Die Aufstellung von statischen Vergleichsdaten (Normen) ist auch wesentlich für die Reliabilität und Objektivität eines Testverfahrens. Statistische Vergleichsdaten ermöglichen es einen spezifischen Testwert eines Probanden mit den Resultaten von anderen Personen einer definierten Gruppe (z.B. erwachsene Männer zwischen 20 und 30 Jahre alt) zu vergleichen. Damit sind Aussagen möglich wie, „Proband X hat einen IQ-Wert von y und dies liegt über 70% der Werte von anderen Probanden in der Vergleichsgruppe“. Normdaten sollten anhand eines Mittelwerts und der Standardabweichung für die Stichprobe (bzw. Vergleichsgruppe) gegeben werden. 

Die Standardabweichung ist ein statistischer Wert, der beschreibt wie sich einzelne Datenwerte in der Stichprobe gestreut sind bzw. wie variabel die Daten sind. Je größer die Standardabweichung, umso mehr streuen die Werte. Der Mittelwert und die Standardabweichung sind eine Aussage über die Reliabilität von den Daten. Hat man zum Beispiel wie bei der HAWIE-R ein IQ-Testverfahren mit einem Mittelwert von 100 und eine Standardabweichung von 15, dann heißt dies bei einer Normalverteilung, dass ca. 95% der Daten in dem Bereich 70-130 liegen. Dass heißt wiederum, dass man (ausschließlich) gute Vergleichsdaten in diesem Bereich hat.

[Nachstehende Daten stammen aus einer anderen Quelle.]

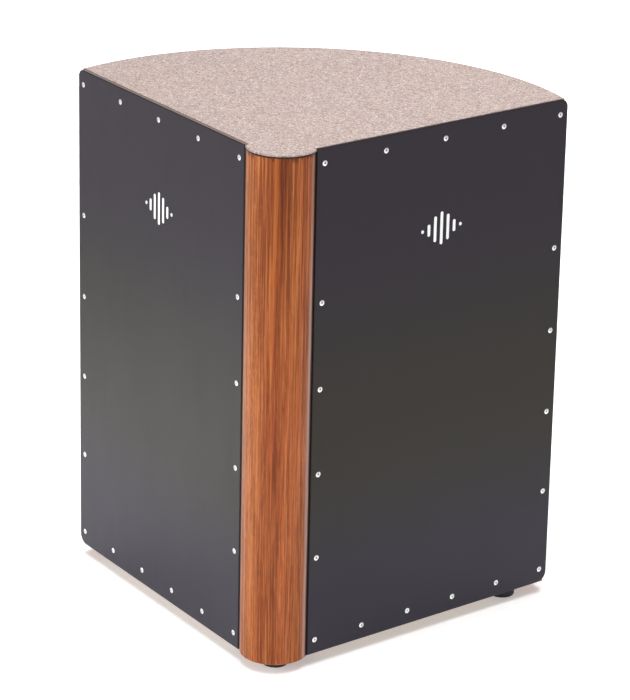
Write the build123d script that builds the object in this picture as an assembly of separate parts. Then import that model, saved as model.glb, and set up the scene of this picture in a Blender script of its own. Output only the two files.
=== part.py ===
from build123d import *

import os
from math import cos, exp, radians, sin

# Three-sided cajon: two flat playing panels meet a rounded post, and a bent back closes the box.
#
# Row frame: +Z up, the origin on the floor under the middle of the bounding box, the post towards -Y.
# The plan is drawn from the apex, the vertical line where the outer planes of the two panels would meet.
# Beside a panel a place is (s, z, n): s along the panel from the apex, z up from the floor, and n outwards
# from the panel's outer face, so that n is negative inside the box. Everything is in millimetres.

# Plan
HALF_ANGLE = 42.5  # between each panel and the plane of symmetry
NOSE_CENTRE = 41.45  # from the apex to the axis of the rounded post
NOSE_R = 30.65
SEAT_OVERHANG = 0.6  # the seat surface stands this far proud of the post
BACK_CENTRE = 117.0  # from the apex to the axis of the bent back
BACK_R = 254.0
BACK_T = 6.5
Y_MIDDLE = (NOSE_CENTRE - NOSE_R - SEAT_OVERHANG + BACK_CENTRE + BACK_R) / 2  # from the apex to the origin

# Heights
FOOT_H = 9.4
BASE = FOOT_H  # underside of the boards, post, battens and back
PANEL_BASE = 11.0
TOP = 477.0
SEAT_T = 1.8
SHELL_TOP = TOP - SEAT_T
BOARD_T = 18.0

# Playing panels
PANEL_T = 3.2
PANEL_START = 46.4  # s of the edge beside the post
PANEL_END = 330.0
TOP_CORNER_R = 7.0
BASE_CORNER_R = 10.0
EDGE_EASE = 0.5

# Seat surface
SEAT_R = NOSE_R + SEAT_OVERHANG
SEAT_GAP = 0.6  # between the seat and a panel
SEAT_EDGE_R = 0.6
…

Bei der Auswahl eines Testverfahrens ist es deswegen wichtig Fragen über die Qualität der Testkonstruktion zu stellen: Wie groß ist die angewendete Normgruppe? Wie sind die Attributen (Alter, Geschlecht usw.) der Normgruppe? Wie hoch ist die Korrelation (r-Wert) des Testverfahrens mit der Normgruppe? Wie ist das Fähigkeitsniveau der Stichprobe an der der Test entwickelt wurde? Um zum Beispiel Intelligenz zu messen ist es nämlich wichtig zu versichern, dass eine adäquate Vergleichsgruppe mit gesicherten Gütekriterien vorhanden ist. Will man zum Beispiel sehr intelligente Probanden (IQ=130+) untersuchen, dann muss man einen Test mit entsprechenden Normierungsstichproben (d.h. genug Vergleichspersonen, die eine IQ von 130+ haben) auswählen.